You see, neither good nor evil have a metaphysical reality. I do not accept that there is some metaphysical being who embodies evil and brings it into the world. I believe that naming a metaphysical nature to evil (like the devil) is a way for humans to name something as evil without having to take personal responsibility for working to end that evil. A metaphysical center for either good or evil has the effect of disempowering humanity for their responsibility for what is good, and for what is evil in the world.
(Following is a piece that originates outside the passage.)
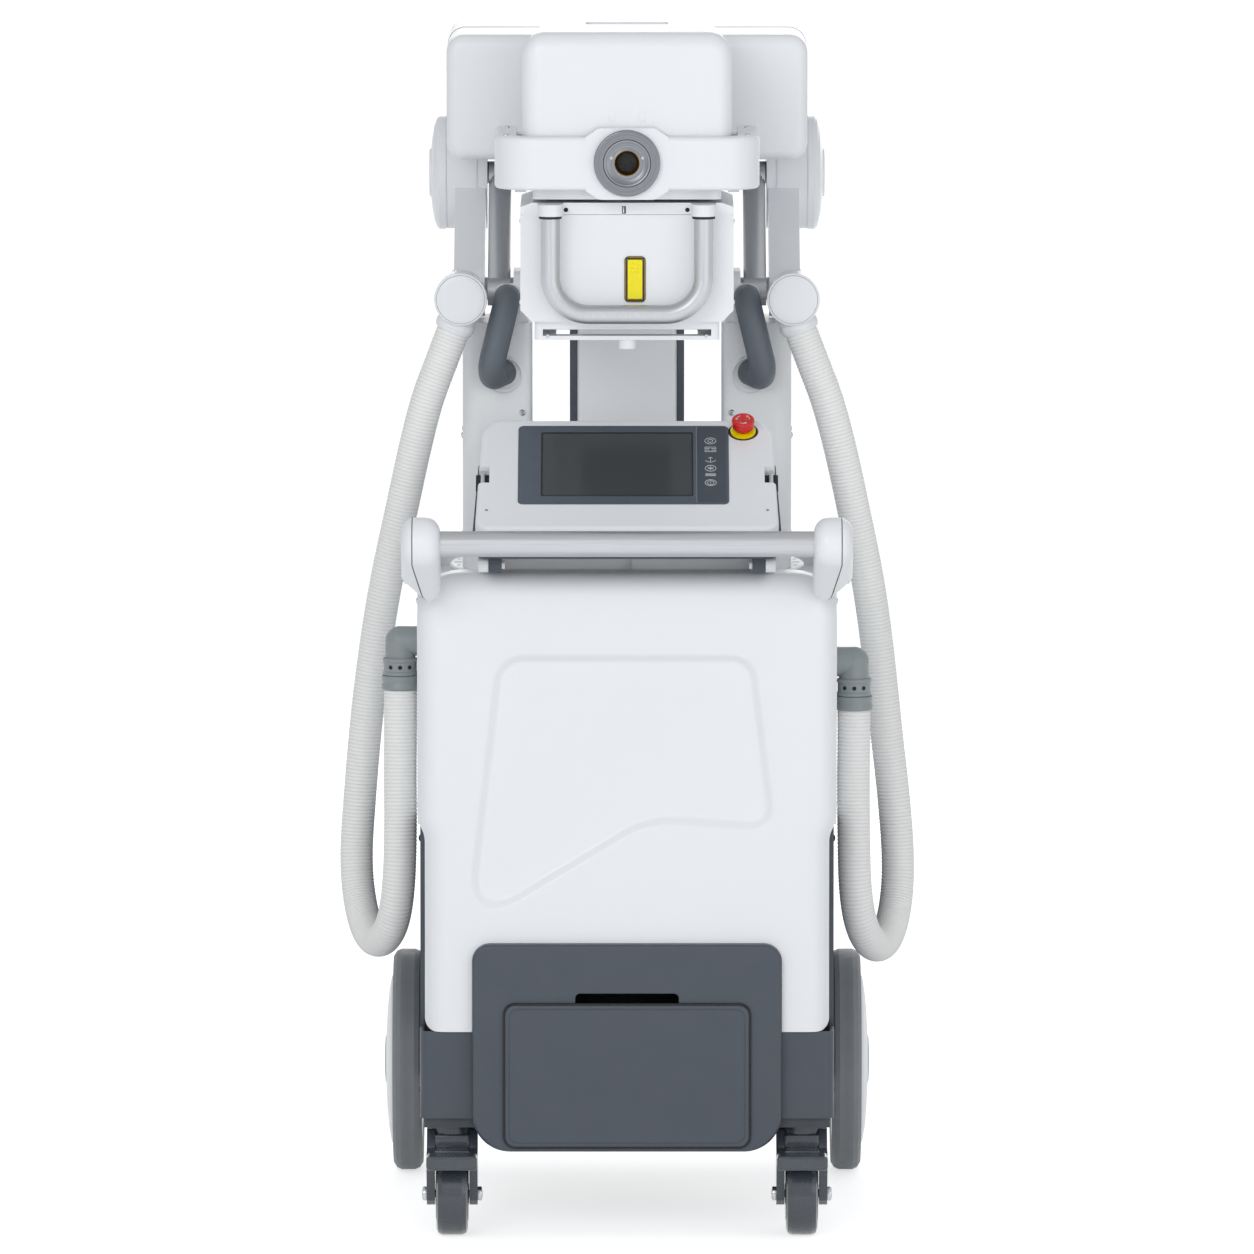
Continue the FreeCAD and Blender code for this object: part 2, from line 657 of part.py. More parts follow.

Because each and every one of us has tremendous capacity for good, and for evil. And, because not all human beings agree on our foundational values, principles, and religious faith, many of the things I view as supporting good are viewed by someone else as supporting evil. There are those here in Arizona who believe that all of these religious liberals coming to stand with and bear witness with our local allies is a form of evil. We each also have the capacity to commit acts that might be evil in our own eyes, were we to see them clearly.
An example of such would be if we religious liberals came to Arizona like “saviors” and attempted to paternalistically take leadership in this long running struggle, instead of coming to learn from those who have been in this struggle for so long. We are here at their invitation, to learn from them and to stand with them. If we were to try and engage this struggle in any other way, we would be in danger of committing another evil, in our own eyes as well as theirs.
Evil exists, and it is in us. We human beings create it, even when we sometimes don’t intend to… and what we define as evil is one of the clearest expressions of what we value ourselves.